Quando o assunto é geologia, Madagascar também é a bola da vez: um verdadeiro museu de mineralogia com destaque para a prata, ouro, níquel; gemas semipreciosas, como topázio, água-marinha, jaspe, ônix, celestite (de um azul suave), turmalinas em tons diversos, zircônios, cristais, e ainda o especial âmbar.
Mas, nessa natureza plural e singular na qual todas as ciências querem fazer as honras da casa é a zoologia que sai na frente e ainda reforça um ambiente de fábula com os lêmures – os mais encantadores animais que já vi! São trinta espécies que vivem em toda a ilha, desde o maior e o mais elegante dos lêmures, o indri, com seu característico grito humano e que pode ter a altura de uma criança de cinco anos. De pelame branco e negro, se locomove saltando lateralmente com grande impulso de até 10 metros de distância. É quase coreografia, bela e especial, me sugeriu um bailado.
Outro hóspede gracioso da floresta é o lêmure sifaka, com penugem branca e máscara negra sobre o nariz. Além deles o catta, com uma longa cauda anelada de branco e preto, e os encantadores pequenos lêmures noturnos, verdadeiros gnomos da floresta.

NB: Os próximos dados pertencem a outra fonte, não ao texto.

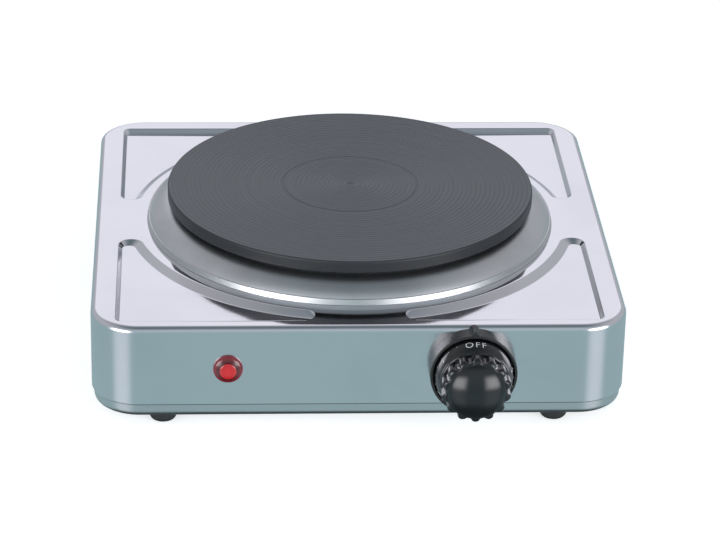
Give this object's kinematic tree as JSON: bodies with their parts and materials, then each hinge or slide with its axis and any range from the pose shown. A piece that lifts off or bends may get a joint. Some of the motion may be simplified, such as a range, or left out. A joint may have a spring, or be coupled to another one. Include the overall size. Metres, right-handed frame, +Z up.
{
  "type": "hot plate burner",
  "caption": "Table-top electric hot plate: square polished steel housing with a round cast iron plate in a raised spill ring, front knob and pilot lamp, rubber feet.",
  "frame": {"origin": "on the table under the middle of the object's box, which runs from the knob's face to the cord gland", "axes": "+Z up, -Y is the front with the knob and lamp, +X to the right seen from the front"},
  "size_m": [0.262, 0.2944, 0.0734],
  "materials": {
    "polished_steel": "mirror-polished stainless sheet",
    "ring_steel": "polished stainless with a faint spun grain",
    "base_steel": "satin plated sheet steel",
    "cast_iron": "machined grooves, baked-on black coating",
    "knob_plastic": "high-gloss moulded black with white print",
    "collar_plastic": "semi-gloss moulded black",
    "lamp_red": "clear red moulding",
    "gland_rubber": "moulded matt",
    "foot_rubber": "moulded matt",
    "plated_fixing": "zinc plated",
    "plated_sheet": "zinc plated sheet",
    "coil_metal": "heat-tinted sheath",
    "ceramic": "unglazed steatite",
    "brass": "bright",
    "white_plastic": "moulded satin",
    "bulb_glass": "clear, slightly amber",
    "lead_red": "silicone sleeve",
    "lead_blue": "silicone sleeve",
    "lead_green": "silicone sleeve"
  },
  "bodies": {
    "housing": {"base_pan": "base_steel", "bridge_nut": "plated_fixing", "centre_stud": "plated_fixing", "cord_clamp": "white_plastic", "cord_clamp_screw_left": "plated_fixing", "cord_clamp_screw_right": "plated_fixing", "cord_gland": "gland_rubber", "earth_screw": "plated_fixing", "earth_tag": "brass", "element_cover": "plated_sheet", "element_fill": "ceramic", "foot_back_left": "foot_rubber", "foot_back_right": "foot_rubber", "foot_front_left": "foot_rubber", "foot_front_right": "foot_rubber", "foot_screw_back_left": "plated_fixing", "foot_screw_back_right": "plated_fixing", "foot_screw_front_left": "plated_fixing", "foot_screw_front_right": "plated_fixing", "gland_nut": "plated_fixing", "heat_shield": "plated_sheet", "heating_coil": "coil_metal", "hot_plate": "cast_iron", "knob_collar": "collar_plastic", "lamp_bulb": "bulb_glass", "lamp_clip": "plated_sheet", "lamp_lens": "lamp_red", "lamp_tube": "white_plastic", "lead_earth": "lead_green", "lead_lamp_live": "lead_red", "lead_lamp_neutral": "lead_blue", "lead_live_supply": "lead_red", "lead_live_switched": "lead_red", "lead_neutral": "lead_blue", "mains_block_screw": "plated_fixing", "mains_terminal_block": "white_plastic", "mounting_bridge": "plated_sheet", "plate_tab_live": "brass", "plate_tab_neutral": "brass", "plate_terminal_block": "ceramic", "shell_bracket_back_left": "plated_sheet", "shell_bracket_back_right": "plated_sheet", "shell_bracket_front_left": "plated_sheet", "shell_bracket_front_right": "plated_sheet", "shield_nut": "plated_fixing", "spill_ring": "ring_steel", "thermostat_blade": "brass", "thermostat_body": "ceramic", "thermostat_frame": "plated_sheet", "thermostat_screw_left": "plated_fixing", "thermostat_screw_right": "plated_fixing", "thermostat_tab_in": "brass", "thermostat_tab_out": "brass", "top_shell": "polished_steel"},
    "knob_unit": {"knob": "knob_plastic", "knob_clip": "plated_sheet", "thermostat_spindle": "plated_fixing"}
  },
  "joints": [
    {"name": "knob_turn", "type": "hinge", "parent": "housing", "child": "knob_unit", "pos_m": [0.0541, -0.11575, 0.0325], "axis": [0, 1, 0], "range_deg": [0, 285]}
  ]
}
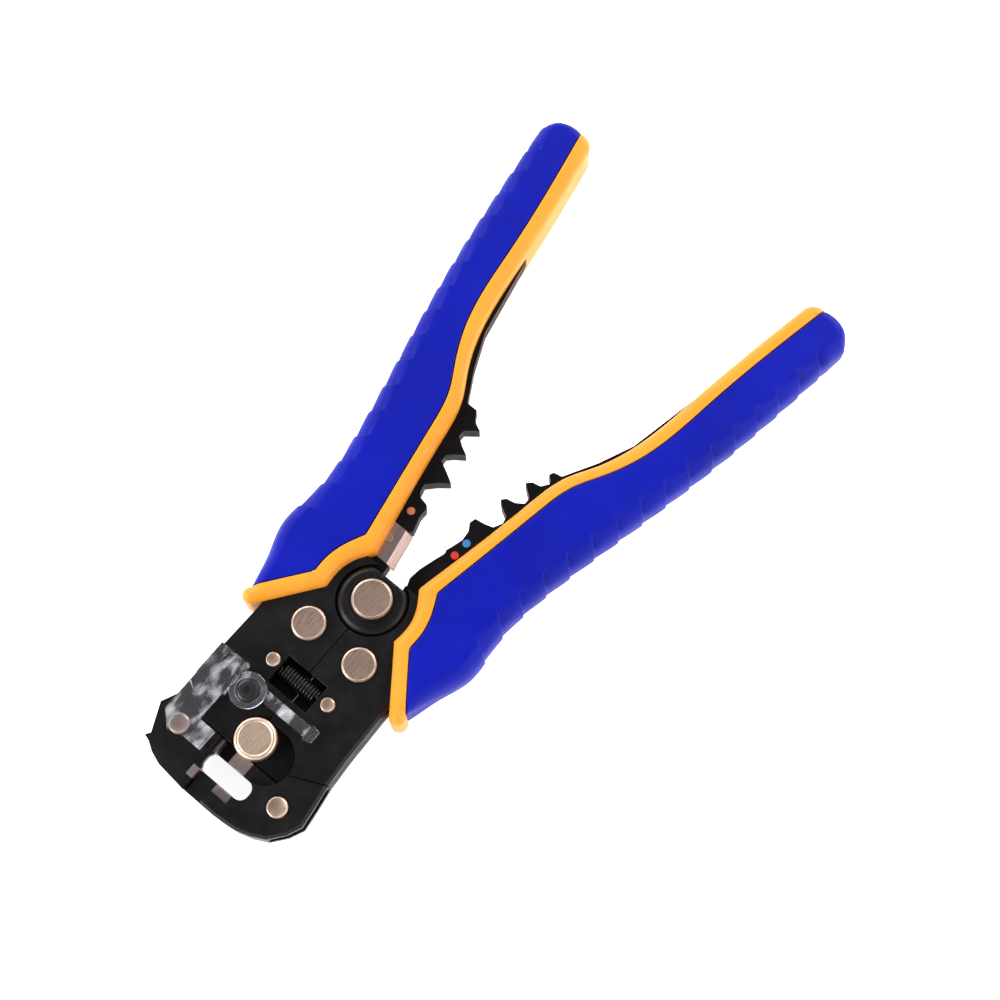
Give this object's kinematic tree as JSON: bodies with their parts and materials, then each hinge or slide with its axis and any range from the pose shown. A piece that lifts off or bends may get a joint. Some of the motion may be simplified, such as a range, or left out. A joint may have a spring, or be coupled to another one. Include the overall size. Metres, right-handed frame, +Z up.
{
  "type": "self-adjusting wire stripper",
  "caption": "Self-adjusting wire stripper with blue and yellow grips, black head plates, a clear sliding wire stop, crimping teeth and a cutter.",
  "frame": {"origin": "main pivot axis, where it meets the plane that the tool lies on", "axes": "+X along the tool towards the nose, +Y towards the right lever, +Z up out of the face"},
  "size_m": [0.2099, 0.1082, 0.0152],
  "materials": {
    "blue_rubber": "soft thermoplastic rubber, fine matt texture",
    "yellow_plastic": "satin moulded nylon",
    "black_steel": "satin black oxide and paint",
    "core_steel": "black oxide",
    "rivet_steel": "warm nickel plate",
    "blade_steel": "ground tool steel",
    "spring_steel": "black spring wire",
    "knob_brass": "satin plated",
    "clear_plastic": "clear moulded polycarbonate",
    "screw_black": "black oxide screw",
    "mark_orange": "paint",
    "mark_red": "paint",
    "mark_blue": "paint"
  },
  "bodies": {
    "right_lever": {"right_core_plate": "core_steel", "right_front_plate": "black_steel", "right_back_plate": "black_steel", "right_nose_jaw": "black_steel", "gripper_pad_fixed": "blade_steel", "main_pivot": "rivet_steel", "pivot_collar_front": "black_steel", "pivot_collar_back": "black_steel", "right_link_rivet": "rivet_steel", "right_nose_rivet": "rivet_steel", "right_spring_pin": "rivet_steel", "head_spring": "spring_steel", "gripper_jaw_spring": "spring_steel", "right_grip_frame": "yellow_plastic", "right_grip_cover": "blue_rubber", "mark_red": "mark_red", "mark_blue": "mark_blue"},
    "left_lever": {"left_core_plate": "core_steel", "left_front_plate": "black_steel", "left_back_plate": "black_steel", "left_nose_jaw": "black_steel", "stripping_blade_fixed": "blade_steel", "left_link_rivet": "rivet_steel", "left_nose_rivet": "rivet_steel", "left_spring_pin": "rivet_steel", "cutter_rivet": "rivet_steel", "cutter_blade": "blade_steel", "blade_jaw_spring": "spring_steel", "left_grip_frame": "yellow_plastic", "left_grip_cover": "blue_rubber", "mark_orange": "mark_orange"},
    "gripper_arm": {"gripper_jaw": "black_steel", "gripper_pad_moving": "blade_steel"},
    "blade_arm": {"blade_jaw": "black_steel", "stripping_blade_moving": "blade_steel"},
    "stop_slide": {"wire_stop": "clear_plastic", "wire_stop_clip": "blade_steel", "wire_stop_screw": "screw_black", "wire_stop_nut": "screw_black"},
    "knob_turn": {"tension_knob": "knob_brass"}
  },
  "joints": [
    {"name": "handle_squeeze", "type": "hinge", "parent": "right_lever", "child": "left_lever", "pos_m": [0, 0, 0.0075], "axis": [0, 0, 1], "range_deg": [-24, 0], "stiffness_Nm_per_rad": 1.2, "springref_deg": 20.05, "deforming": ["head_spring"]},
    {"name": "gripper_jaw_swing", "type": "hinge", "parent": "right_lever", "child": "gripper_arm", "pos_m": [0.0562, 0.0168, 0.0075], "axis": [0, 0, 1], "range_deg": [0, 18], "deforming": ["gripper_jaw_spring"]},
    {"name": "blade_jaw_swing", "type": "hinge", "parent": "left_lever", "child": "blade_arm", "pos_m": [0.0562, -0.0168, 0.0075], "axis": [0, 0, 1], "range_deg": [-25, 0], "deforming": ["blade_jaw_spring"]},
    {"name": "wire_stop_slide", "type": "slide", "parent": "left_lever", "child": "stop_slide", "axis": [0, -1, 0], "range_m": [0, 0.01]},
    {"name": "tension_knob_turn", "type": "hinge", "parent": "right_lever", "child": "knob_turn", "pos_m": [0.0468, 0.0012, 0.012], "axis": [0, 0, 1], "range_deg": [-180, 180]}
  ],
  "couplings": [
    {"joint": "gripper_jaw_swing", "follows": "handle_squeeze", "ratio": -0.75},
    {"joint": "blade_jaw_swing", "follows": "handle_squeeze", "ratio": 1.0417}
  ]
}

Cruzo o país até chegar à cidade litorânea de Tulear, sul da ilha. Porém, meu olhar inaugural dá com uma bunda, uma não, duas ou três. Todas acocoradas numa bela praia fazendo cocô. Mas, o que é isso? Que merda! Desisto do meu passeio pelas areias e me dirijo para o centro do povoado. Na primeira esquina outro sobressalto: um homem impávido também fazia cocô na calçada. Não adiantou mudar de caminho porque sempre encontrava homens e mulheres, tranquilamente, fazendo suas necessidades à vista de todos. Um mal súbito intestinal rendeu a cidade? O proprietário do hotel riu de minha cara incrédula ao voltar do breve passeio. Explicou-me que a etnia da região não admitia banheiros em suas casas, considerados tabus e locais de maus espíritos.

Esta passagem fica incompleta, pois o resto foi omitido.